En sonunda öldürürler kızı. Neredeyse ağlayarak kucaklaşırlar. Ortak bir bağ birleştiriyordur onları. “Kadının acıklı kurban edilişi ve unutma zorunluluğu.”
Juliana’nın belleği olmadığına göre, ondan kurtulmuşlardır artık, kendi belleklerini sahtekârca dönüştürmektir bütün dertleri.
Tüm savaşlar işte bu yüzdendir
Belki de tüm savaşlar bundandır. Kadının gözüne girmesi gerekirken bir erkeğin, canı bağışlansın diye bir erkeğin gözüne girme çabasındandır yani.
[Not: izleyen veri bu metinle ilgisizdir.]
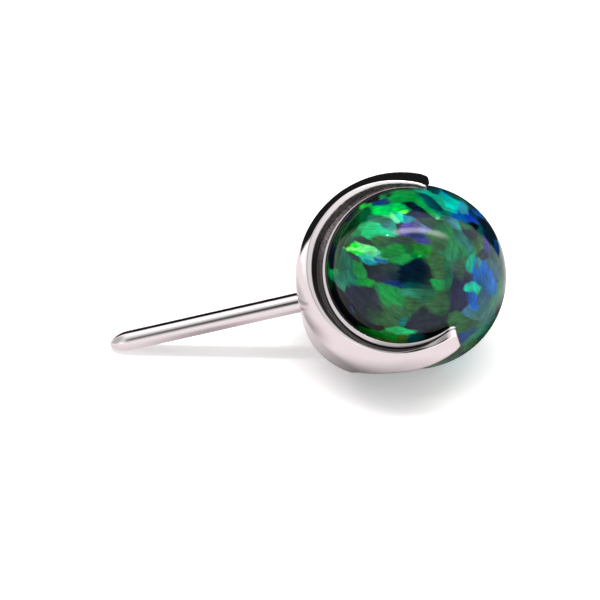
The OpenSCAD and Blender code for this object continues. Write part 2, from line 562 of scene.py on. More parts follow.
def layers(points, rows, shift=0):
    """The sum of several waves, each given as a strength, a size and a seed."""
    return sum(strength * waves(points, size, seed + shift) for strength, size, seed in rows)


# Colours of the opal's flakes, as 8-bit display values
OPAL = {
    "black": (6, 9, 12),
    "navy": (4, 20, 42),
    "deep blue": (8, 42, 112),
    "blue": (10, 84, 168),
    "vivid blue": (5, 48, 175),
    "cyan": (0, 138, 180),
    "aqua": (0, 200, 178),
    "teal": (0, 112, 105),
    "bright teal": (0, 165, 135),
    "dark teal": (0, 62, 70),
    "forest": (3, 58, 28),
    "deep green": (0, 88, 42),
    "green": (8, 138, 62),
    "leaf": (0, 118, 22),
    "vivid green": (0, 212, 40),
    "spring": (20, 195, 84),
    "lime": (110, 246, 84),
    "olive": (66, 104, 12),
    "moss": (44, 92, 52),
    "sea": (30, 104, 80),
    "grey teal": (44, 92, 92),
    "steel": (52, 104, 138),
    "slate": (36, 40, 60),
    "ash": (46, 62, 62),
    "violet": (52, 44, 128),
    "lilac": (88, 72, 152),
}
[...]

Çünkü sadece kadınlık hâllerini değil, erkeklik hâllerini de ele geçirir iktidar.
Rekabetten kurtulma ve kıtlıktan kaçma çabası için ödenen bir bedeldir bu aynı zamanda. Bir yandan bir doyma ihtiyacıdır ve hatta zenginleşme çabası.
Kadını öldürmek, bir uygarlık aldatmacası, bir sahtekârlıktır aslında. Korkağı gizlemektir. Gerekirse Sara’dan vazgeçilecek, gerekirse sır bilen Julianalar yok edilecektir zavallıca. İşte bu erkeğin acınası hâlidir, tüm “Firavunların” gözüne girme çabasıdır, kendince erkekliğe sahip çıkmaktır. Çoktan devredilmiş bir erkekliğe.
Ve belki de çok derinde bir yerde bir penis kıskançlığıdır.
Firavunlar gibi olmak istemektir yani. Firavunlar gibi zengin ve haremli olmak istemektir yani. Yani tüm o roketlerin peşine takılmak bu yüzdendir belki de. Bir erkeklik telafisidir o roketler. O işgaller, o yağmalar. İğrençtir, kadın ganimetten görülür çünkü. Ölüm dağıtarak büyüdüklerini sanır pis adamlar.
Çünkü zamanında Sara’dan vazgeçilmiş ve eş neredeyse kız kardeş bellenmiştir. Yahut Juliana kerhane odalarında paylaşılmış, kadın, kadın olmaktan her halükârda çıkarılmıştır.
Kadının kadın olmadığı yerde erkek, erkek olabilir mi peki?
Eksik kalan bir şeyi doldurma çabasıdır tüm bu savaşlar. Bir kompleksi kanla tedavi edilebilirmiş gibi sevginin ve hayatın yerini mal ve ölümle doldurmaya çalışmaktır.
Belki de tüm büyük savaşlar o görmezden geldiğimiz en küçük savaştandır.
Çünkü Firavun aslında kadını değil, ilk önce erkekleri bir saray fikrine kapatmıştır.